>> start Listed entries
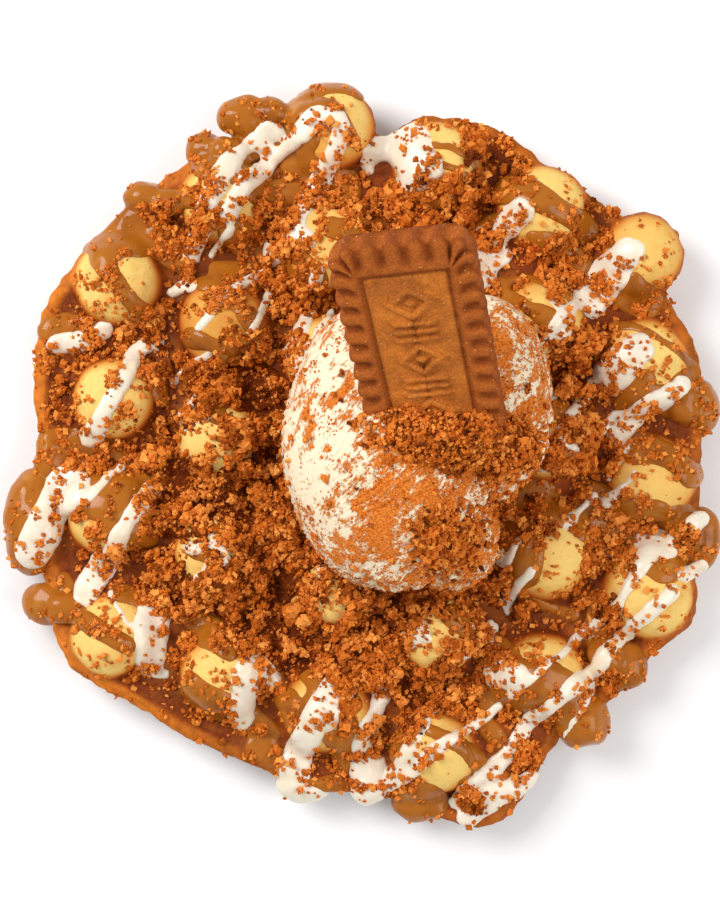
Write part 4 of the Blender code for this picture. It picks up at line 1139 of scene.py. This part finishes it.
def plan_cover(bare):
    """How thickly crumbs lie: in the heaps, in the valleys between the bubbles, and thinly elsewhere."""
    level = levelled(bare)
    seen_x, seen_y = as_seen(PLAN_X, PLAN_Y, level)
    cover = np.full_like(seen_x, 0.05)
    for (x, y), radius, most in HEAPS:
        away = np.hypot(seen_x - x, seen_y - y)
        cover = np.maximum(cover, most * fading(away, radius * 0.75, radius * 1.35))
    away = np.hypot(PLAN_X, PLAN_Y)
    valley = soft_step(blurred(level, 5.0) - level, 0.5, 3.5) * (1 - 0.5 * soft_step(away, 58, 72))
    valley = valley * fading(away, 78, 88)
    cover = np.maximum(cover, 0.85 * valley * soft_step(plan_lumps(9.0, 72), -0.9, 0.1))
    cover = np.maximum(cover, LEAST_COVER * fading(away, 74, 90))
    for (x, y), radius in CLEARINGS:
        outside = soft_step(np.hypot(seen_x - x, seen_y - y), 0.5 * radius, 1.3 * radius)
        cover = cover * (CLEARED_COVER + (1 - CLEARED_COVER) * outside)
    return cover


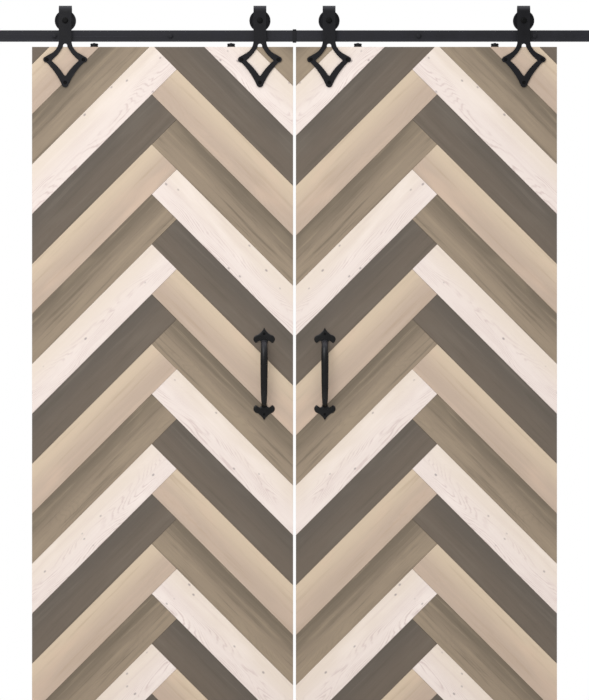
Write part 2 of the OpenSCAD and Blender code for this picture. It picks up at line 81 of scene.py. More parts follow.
>> end Listed entries
Your instructions
Starting at the first line of the data above, please restate word for word every line up to and including the one that holds "return cover", and add nothing else.

Written response
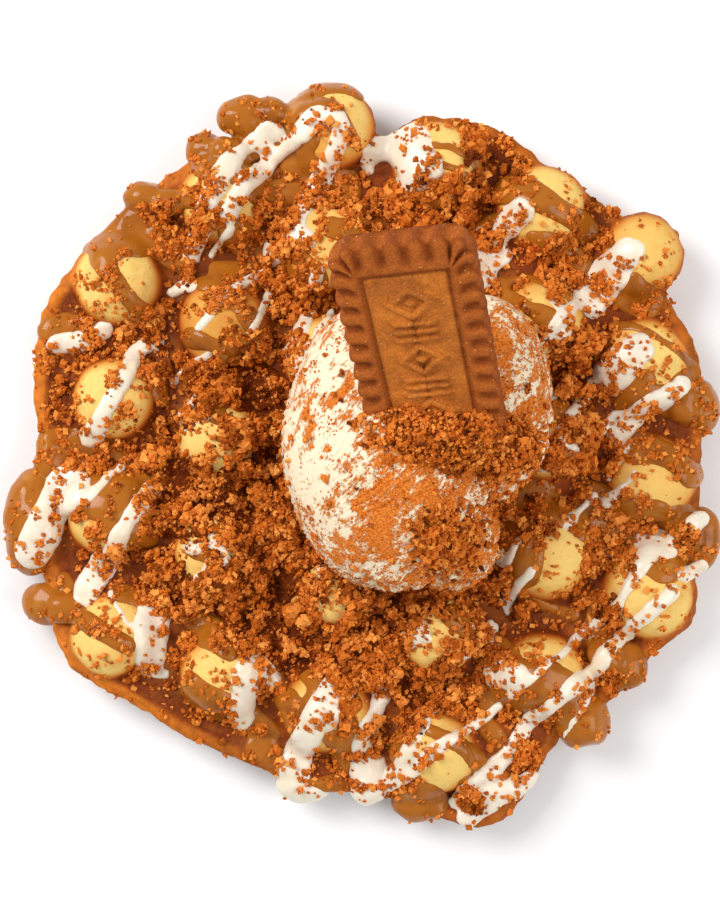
Write part 4 of the Blender code for this picture. It picks up at line 1139 of scene.py. This part finishes it.
def plan_cover(bare):
    """How thickly crumbs lie: in the heaps, in the valleys between the bubbles, and thinly elsewhere."""
    level = levelled(bare)
    seen_x, seen_y = as_seen(PLAN_X, PLAN_Y, level)
    cover = np.full_like(seen_x, 0.05)
    for (x, y), radius, most in HEAPS:
        away = np.hypot(seen_x - x, seen_y - y)
        cover = np.maximum(cover, most * fading(away, radius * 0.75, radius * 1.35))
    away = np.hypot(PLAN_X, PLAN_Y)
    valley = soft_step(blurred(level, 5.0) - level, 0.5, 3.5) * (1 - 0.5 * soft_step(away, 58, 72))
    valley = valley * fading(away, 78, 88)
    cover = np.maximum(cover, 0.85 * valley * soft_step(plan_lumps(9.0, 72), -0.9, 0.1))
    cover = np.maximum(cover, LEAST_COVER * fading(away, 74, 90))
    for (x, y), radius in CLEARINGS:
        outside = soft_step(np.hypot(seen_x - x, seen_y - y), 0.5 * radius, 1.3 * radius)
        cover = cover * (CLEARED_COVER + (1 - CLEARED_COVER) * outside)
    return cover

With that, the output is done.